L'ère Mitterrand porte, il est difficile de ne pas l'admettre, une certaine atteinte à la probité de l'exercice du pouvoir. L'exercice même de la politique y semble souvent réduit aux arrangements de circonstances, à un jeu d'alliance délaissant rapidement le projet politique en lui-même. De plus, Mitterrand lègue à sa mort une famille socialiste profondément divisée, condamnée à se rendre en pèlerinage sur sa tombe pour y respirer le parfum du printemps socialiste français, celui du 10 mai 1981 dont l'unité tenait tout entière dans cette homme fascinant et déroutant tout à la fois.
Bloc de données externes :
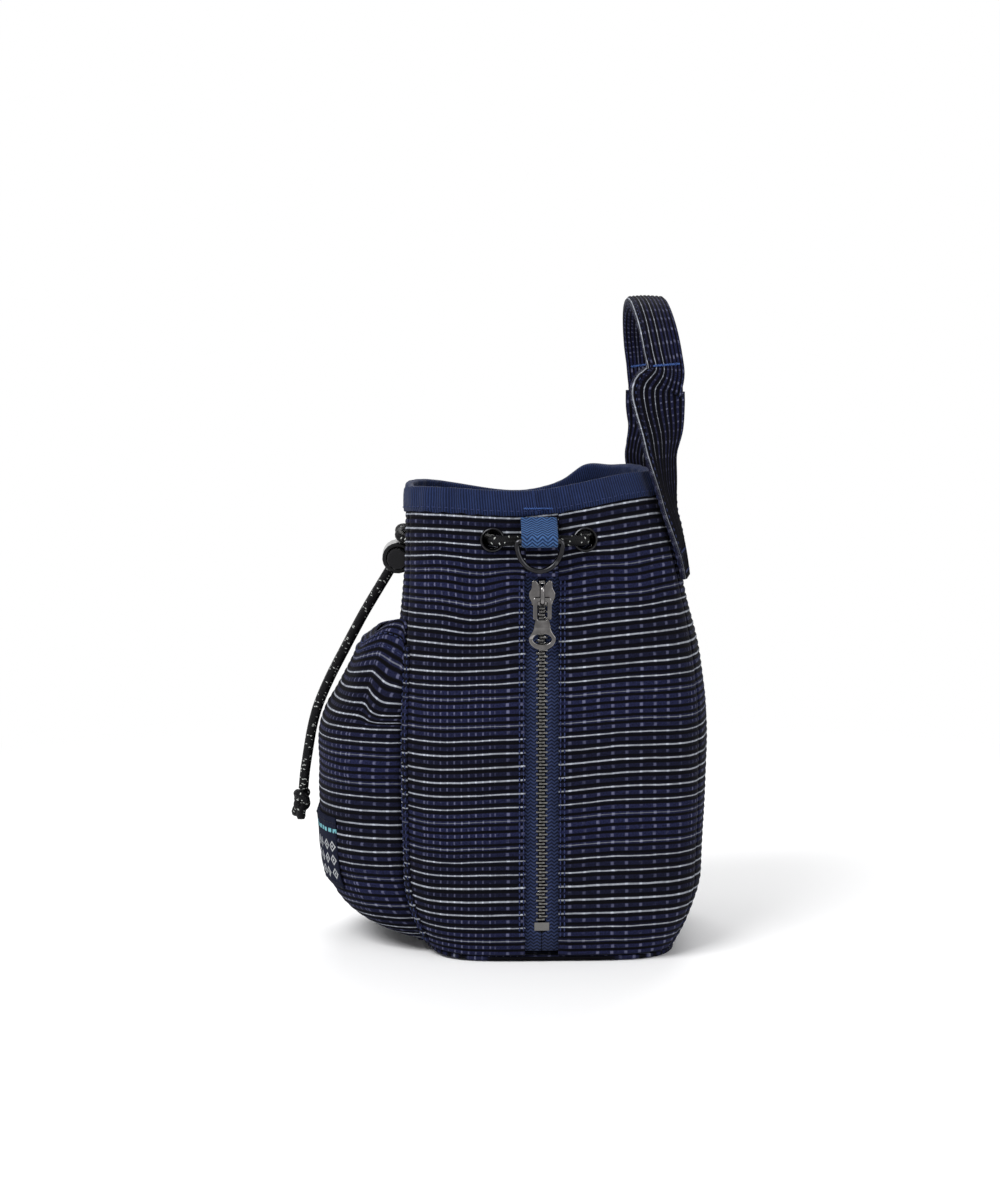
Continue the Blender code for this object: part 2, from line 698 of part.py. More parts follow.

Son élection de 1981 fut une surprise, l'ampleur de la commémoration de celle-ci en est une autre de taille car les médias s'étaient fait très discrets en 1991 et en 2001 dans un contexte où la gauche était encore au pouvoir. Les années d'opposition auraient elles des vertus purificatrices de la mémoire ?
Merci pour cet article, mais il aurait fallu quand même mentionner l'audace de F. Mitterand d'avoir mis dans son programme électoral l'abolition de la peine de mort, alors que l'opinion publique était contre, et d'avoir ensuite tenu sa promesse.
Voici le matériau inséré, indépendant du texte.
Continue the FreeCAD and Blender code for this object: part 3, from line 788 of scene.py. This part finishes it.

Petite rectification : François Mitterrand n'a pas connu six années de cohabitation, mais quatre : 1986-88 (avec Jacques Chirac) et 1993-95 (avec Edouard Balladur). Par contre, Jacques Chirac connaitra cinq années de cohabitation (1997-2002, avec Lionel Jospin).
S'il est éxact que l'ére Mitterrand n'a pas brillé par sa probité, il faut préciser pour être honnête qu'elle ne diffère pas en cela des autres présidences : des diamants de Bokassa à l'affaire Woerth-Bettancourt, le pouvoir entretient toujours des relations ambigües avec les puissances d'argent.
L'affaire DSK apporte un élément nouveau sur la vie privée des hommes politiques. Il faut être prudent dans ces matières. Est-ce que l'attitude d'un homme ou d'une femme en matière matrimoniale doit influencer mon vote ? Si je veux voter pour un père ou une mère de famille sans histoires à la prochaine présidentielle, il n'y en a pas lourd qui vont remplir les conditions…
Et la culture ? Et tous les budgets alloués à la culture ? C'était quand même une sacrée révolution !!